Another form of diversity that has been refreshing on our team is creating room for moms who want to re-enter the workforce! We celebrate family and recognize that moms are entrepreneurs in their own right when they take on a large part of the responsibilities of raising kids and running a household. It has been incredibly healthy for our team to have seasoned mom-trepreneurs become team members! They might need up-skilling in some of the technological areas, but that typically does not take a lot of time. The team is blessed by the balance, relational skills, communication skills and life wisdom they bring! Since we work globally across 22 time zones, and we are not focused on ‘clocking time’ but on excellent delivery, we have created a flexible work environment where both home and work responsibilities can be managed effectively.


Intentionally creating a diverse team has resulted in an environment where we need to continually work on our own Cultural Agility which ensures that we ‘practice what we preach’! There is nothing more powerful than working in an environment where acquiring Cultural Agility is essential for personal, team and company success! Many great Cultural Agility-oriented ideas were born on our team because we had to figure things out to ensure the ongoing health and growth of the team!


One of our ICI Practitioners recently commented that: “Over the past 8 or so years of working with KnowledgeWorkx I have been constantly amazed by your approachability, your ability to build authentic relationships, your commitment, professionalism and efficiency. You live and demonstrate Intercultural intelligence at its best in every single interaction! Keep doing what you're doing”.


Practice the “Three Colors of Worldview Litmus Test”


This last segment of the multiplier fruit is probably the hardest because it requires us to go against our default cultural wiring. The Three Colors of Worldview is a powerful tool to begin assessing your personal cultural preferences, but it is in the context of a team that the power of the Three Colors of Worldview truly comes alive!


We developed the “Three Colors of Worldview Litmus Test” to help teams ask the question: “Is how we behave going to result in building a healthy and Culturally Agile work culture?”


In short, the litmus test has three questions that need to be answered affirmatively for a behavior to be endorsed as being Culturally Agile. Of course, this is not a perfect test, but it will get you a LOT closer to conducting your thinking, speaking and acting in a Culturally Agile way.


So, on our team we ask ourselves the question: “Does this way of thinking, speaking or acting pass the 3C litmus test?”:

  • Am I doing right by you?

  • Am I honoring you, the team, your people, family?

  • Am I empowering and life-giving to you?
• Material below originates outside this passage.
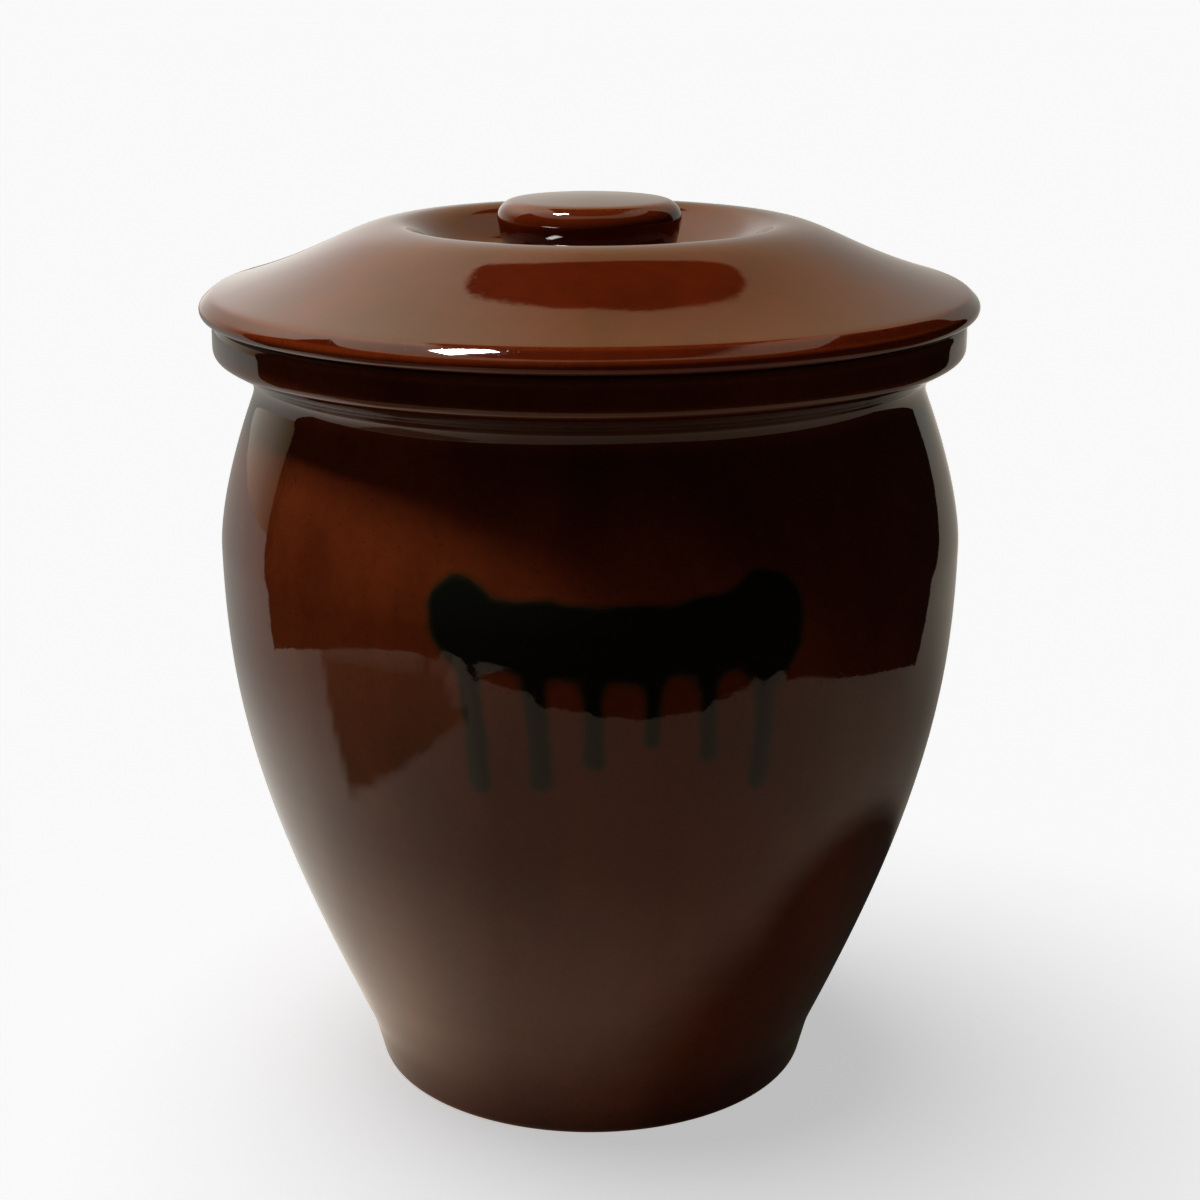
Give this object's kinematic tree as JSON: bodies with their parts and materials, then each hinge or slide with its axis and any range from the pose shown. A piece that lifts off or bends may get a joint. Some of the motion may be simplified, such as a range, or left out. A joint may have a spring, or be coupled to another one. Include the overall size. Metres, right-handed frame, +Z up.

We try to challenge ourselves and each other to ask these questions as we engage with one another and as we engage with our clients. We sometimes get it wrong, but fortunately we see the growth in the level of cultural agility on our team. We also realize that the law of entropy is always at work on team-cultures, so we know we need to stay intentional and, on our toes, to continue to create the multiplier effect for ourselves, our team, our clients, our families and our loved ones.